Off-label use of a bone cement could send four Synthes executives to prison. After pleading guilty to a misdemeanor, the four men now await sentencing in Pennsylvania, and could become the first execs jailed under the Park Doctrine, a legal tenet that U.S. officials have been promising to use against managers of misbehaving drugmakers and device firms.
The four former Synthes executives pleaded guilty in 2009 in connection with a plan to market the product for off-label use in spinal surgery. Prosecutors had alleged that, as corporate officers, they bore the responsibility of preventing such violations, the Philadelphia Inquirer reports. Yesterday, lawyers for the four men said that prison wasn't warranted, because they were not intimately involved in the bone-cement tests, which left three patients dead. "The evidence of intent is insufficient," one of the lawyers said (as quoted by the Inquirer).

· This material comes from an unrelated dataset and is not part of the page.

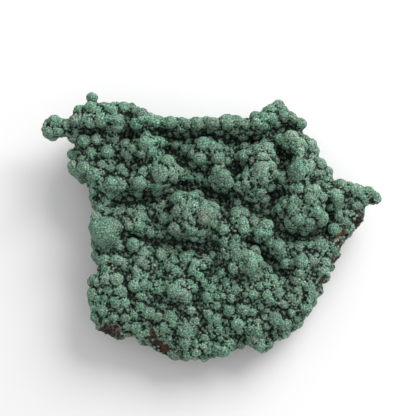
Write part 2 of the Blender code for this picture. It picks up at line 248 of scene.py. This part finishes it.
def crust_share(points, normals):
    """1 where the crust grows, 0 on the bare rock of the walls, the back and the bare patches."""
    wander, ragged = noise_at(points, WANDER_SIZE), noise_at(points + 20.0, RAGGED_SIZE)
    height = (points[:, 2] - ROCK_TOP - ROCK_EDGE * (wander + 0.5 * ragged)) / EDGE_FADE
    upward = (normals[:, 2] + 0.75) / 0.3
    share = np.clip(np.minimum(height, upward), 0.0, 1.0)
    for across, along, radius in BARE_PATCHES:
        distance = np.linalg.norm(points[:, :2] - from_box(across, along), axis=1)
        reach = radius * (1.0 + 0.4 * wander + 0.8 * ragged)
        share = np.minimum(share, np.clip((distance - reach) / PATCH_FADE, 0.0, 1.0))
    return share


def smooth_share(points):
    """1 on the smooth domes, 0 where globules grow as usual."""
    share = np.zeros(len(points))
    for across, along, radius in SMOOTH_DOMES:
        distance = np.linalg.norm(points[:, :2] - from_box(across, along), axis=1)
        share = np.maximum(share, np.clip(radius - distance, 0.0, 1.0))
    return share


def smoothed(values, triangles, passes):
    """Values at a mesh's points, averaged with their neighbours that many times."""
    starts = triangles.ravel()
    ends = np.roll(triangles, -1, axis=1).ravel()
    size = len(values)
    neighbours = np.bincount(starts, minlength=size) + np.bincount(ends, minlength=size)
    for _ in range(passes):
        columns = [
            np.bincount(starts, weights=values[ends, i], minlength=size)
            + np.bincount(ends, weights=values[starts, i], minlength=size)
            for i in range(values.shape[1])
        ]
        values = np.stack(columns, axis=1) / neighbours[:, None]
    return values


def relief(surface, normals, passes):
    """How far each point stands out of the smoothed surface: over zero on a dome, under it in a hollow."""
    return ((surface.points - smoothed(surface.points, surface.triangles, passes)) * normals).sum(axis=1)


def scattered(surface, values, count, rng):
    """Random places spread evenly over a surface, with the normals and the values there."""
    facing = facings(surface)
    areas = np.linalg.norm(facing, axis=1)
    chosen = rng.choice(len(areas), count, p=areas / areas.sum())
    a, b = rng.random((2, count, 1))
    a, b = np.where(a + b > 1.0, 1.0 - a, a), np.where(a + b > 1.0, 1.0 - b, b)
    corners = surface.points[surface.triangles[chosen]]
    places = corners[:, 0] + a * (corners[:, 1] - corners[:, 0]) + b * (corners[:, 2] - corners[:, 0])
    normals = normals_of(surface)[surface.triangles[chosen]].mean(axis=1)
    normals /= np.linalg.norm(normals, axis=1, keepdims=True)
    return places, normals, values[surface.triangles[chosen]].mean(axis=1)


def spaced(places, radii, gap):
    """Which seeds to keep, in order, so that no two are nearer than gap times the sum of their radii."""
    cell = 2.0 * gap * max(radii)
    around = [(i, j, k) for i in (-1, 0, 1) for j in (-1, 0, 1) for k in (-1, 0, 1)]
    cells = defaultdict(list)
    kept = []
    for index, ((x, y, z), radius) in enumerate(zip(places.tolist(), radii.tolist())):
        column, row, layer = int(x // cell), int(y // cell), int(z // cell)
        free = True
        for i, j, k in around:
            for ox, oy, oz, other in cells.get((column + i, row + j, layer + k), ()):
                if (x - ox) ** 2 + (y - oy) ** 2 + (z - oz) ** 2 < (gap * (radius + other)) ** 2:
                    free = False
                    break
            if not free:
                break
        if free:
            cells[column, row, layer].append((x, y, z, radius))
            kept.append(index)
    return kept


def grown(surface, exposure, radii, gap, mixing, strays, rng):
    """Places, normals, radii and exposures of seeds on the crust, the largest on what stands out most.

    Strays is the share of the places on the bare rock where a seed may still grow.
    """
    area = np.linalg.norm(facings(surface), axis=1).sum() / 2.0
    count = int(SEEDS_PER_PLACE * area / (2.0 * gap * min(radii)) ** 2)
    places, normals, exposures = scattered(surface, exposure, count, rng)
    patches = np.clip(0.55 + 1.6 * noise_at(places, PATCH_SIZE), 0.12, 1.0)
    growing = np.maximum(crust_share(places, normals), strays * (places[:, 2] > ROCK_EDGE))
    on_crust = growing * patches > rng.random(count)
    places, normals, exposures = places[on_crust], normals[on_crust], exposures[on_crust]
    chance = mixing * rng.standard_normal(len(exposures))
    order = np.argsort(-(np.minimum(exposures, MOST_EXPOSED) + chance))
    places, normals, exposures = places[order], normals[order], exposures[order]
    share = np.linspace(0.0, 1.0, len(places)) ** SIZE_FALL
    sizes = radii[0] + (radii[1] - radii[0]) * share
    kept = spaced(places, sizes, gap)
    return places[kept], normals[kept], sizes[kept], exposures[kept]


def bare_stone():
    """The CAD stone, smoothed and taken back where the crust grows over it, with its broad relief."""
    bm = bmesh.new()
    bm.from_mesh(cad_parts[NODE].data)
    bmesh.ops.remove_doubles(bm, verts=bm.verts, dist=1e-6)
    bmesh.ops.triangulate(bm, faces=bm.faces)
    bm.verts.index_update()
    points = np.array([vert.co[:] for vert in bm.verts]) / MM
    triangles = np.array([[vert.index for vert in face.verts] for face in bm.faces])
    bm.free()
    stone = fused([Surface(points, triangles)], BODY_VOXEL, BODY_SOFTENING)
    normals = normals_of(stone)
    exposure = relief(stone, normals, BROAD_PASSES) * np.clip(normals[:, 2], STEEP_EXPOSURE, 1.0)
    hollow = np.clip(-exposure - HOLLOW_STARTS, 0.0, 1.0)
    crust = crust_share(stone.points, normals)
    on_dome = DOME_DEPTH_SHARE * smooth_share(stone.points)
    covered = CRUST_DEPTH * (1.0 - on_dome) - HOLLOW_FILL * hollow
    broken = 0.6 * np.abs(noise_at(stone.points, 3.4)) + 0.6 * np.abs(noise_at(stone.points + 50.0, 1.5))
    off_ground = np.clip(stone.points[:, 2] / GROUND_FADE, 0.0, 1.0)
    depth = covered * crust + ROCK_PITTING * broken * off_ground * (1.0 - crust)
    taken_back = Surface(stone.points - normals * depth[:, None], stone.triangles)
    return taken_back, exposure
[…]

As the Inquirer notes, the idea of a "responsible corporate officer" came out of two Supreme Court cases that said executives could be found guilty for violations that occurred while they were in charge, even if they didn't intend to break the law. In the wake of a series of big off-label marketing settlements with drugmakers, FDA and Health and Human Services officials have been promising to use this idea--the Park Doctrine--to press for individual penalties in such cases.
In fact, the agency recently issued guidelines for enforcement actions brought against executives of FDA-regulated companies. Corporate fines and settlements haven't been enough of a deterrent to prevent misbehavior, officials have said. Eric Blumberg, FDA's litigation chief, said the agency is looking for Park Doctrine cases to help "change the corporate culture," particularly where it comes to off-label marketing.